A refreshed 2016 Chevrolet Equinox arrives this Fall but as changes are mostly cosmetic you may want to save yourself a few thousand bucks by considering one of the remaining 2015 Chevrolet Equinox models. ’Til the end of August, GM is offering some pretty big incentives. If you have cash, GM is offering a whopping $4,950 rebate ($750 owner cash, $4,200 dealer cash credit) on the 2015 Equinox LS FWD, or you can get zero-percent financing for 84 months on the 2015 Equinox AWD. Our top-of-the-line 2015 Equinox LTZ AWD tester with a few options is currently eligible for a credit of $3,664, bringing its as-tested price of $41,260 (Freight and a/c tax included) down to $37,596.

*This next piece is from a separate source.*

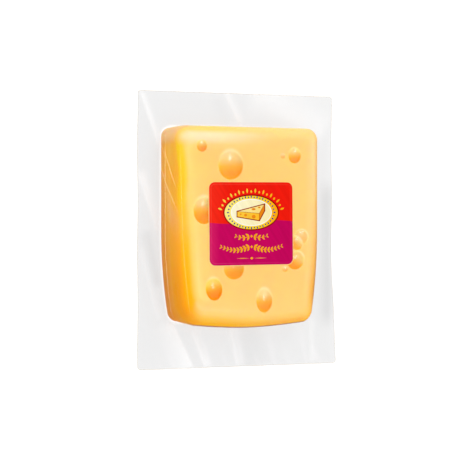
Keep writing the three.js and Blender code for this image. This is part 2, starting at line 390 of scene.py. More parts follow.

First introduced in 2010, the Equinox is best known for its comfortable, quiet highway ride, choice of four or six-cylinder normally-aspirated engines, sliding rear seats that maximize rear legroom, and unique in-car Wi-Fi hotspot. Past criticisms by us included its hard plastic interior surfaces, a rather uninspired driving experience, excessive engine noise under full throttle (four-cylinder engine), and a large turning circle. Still, these faults aren’t necessarily unique to the Equinox in the compact SUV category.

Though five years is a long time between redesigns, the styling of the Equinox has held up well when compared to newer models. The designers seem to have anticipated the trend to taller, bolder front ends while keeping the nose attractively streamlined (unlike its GM cousin, the GMC Terrain). And over the years, the Equinox has received incremental technology upgrades to keep it current, such as MyLink communication system, in-car 4G Wi-fi, and additional safety features.

As before, all 2015 (and 2016) Equinox trim levels come with a standard 182 hp 2.4L four-cylinder engine mated to a six-speed automatic transmission, or optional 3.6L V6 (an extra $1,725) and six-speed auto. Despite a heavier-than-average curb weight of 1,713 kg the four-cylinder Equinox is as quick as many other popular four-cylinder SUVs, though not particularly quick. AJAC pegs its 0 to 100 km/h time at 9.9 seconds, competitive with the 178 hp Ford Escape 1.6 EcoBoost (9.9 sec) and the 176 hp Toyota RAV4 AWD (9.9 sec), and quicker than the 170 hp Nissan Rogue SL AWD (10.7 sec) and 155 hp Mazda CX-5 AWD 2.0 (10.7 sec). The four-cylinder 185 hp Honda CR-V AWD is slightly quicker at 9.4 seconds.

The real performers in this class are the turbocharged models, such as the 231 hp 2.0L Ford Escape EcoBoost at 7.8 seconds, and the 250 hp 2.0L Subaru Forester XT Turbo with 7.4 seconds. These models offer performance more on par with the 301 hp Equinox V6.

Meet the competition: Comparison Test: Compact Crossover SUVs

Because it’s a bit bigger and heavier than other compact SUVs, the Equinox’s fuel economy suffers. Official NRCan fuel consumption ratings for the Equinox four-cylinder are 11.5 city/8.5 highway/10.0 combined but during a week of mixed freeway and city driving, I was seeing an average of 11.0. For comparison, the Escape 1.6 EcoBoost has a combined rating of 9.4 L/100 km while the Toyota RAV4 AWD offers 9.5 L/100 km combined. Even the Ford Escape 2.0L EcoBoost has a combined rating of 10.1 L/100 km.

An Eco button on the console helps the Equinox improve fuel consumption by altering transmission shift points, reducing throttle input, lowering the idle speed and shutting of fuel sooner when decelerating. However, my test drive wasn’t long enough to see if there was any difference in fuel economy between Eco and normal modes and since I didn’t notice a big difference in performance between the two modes I just left the Eco button on all the time hoping to save as much fuel as I could.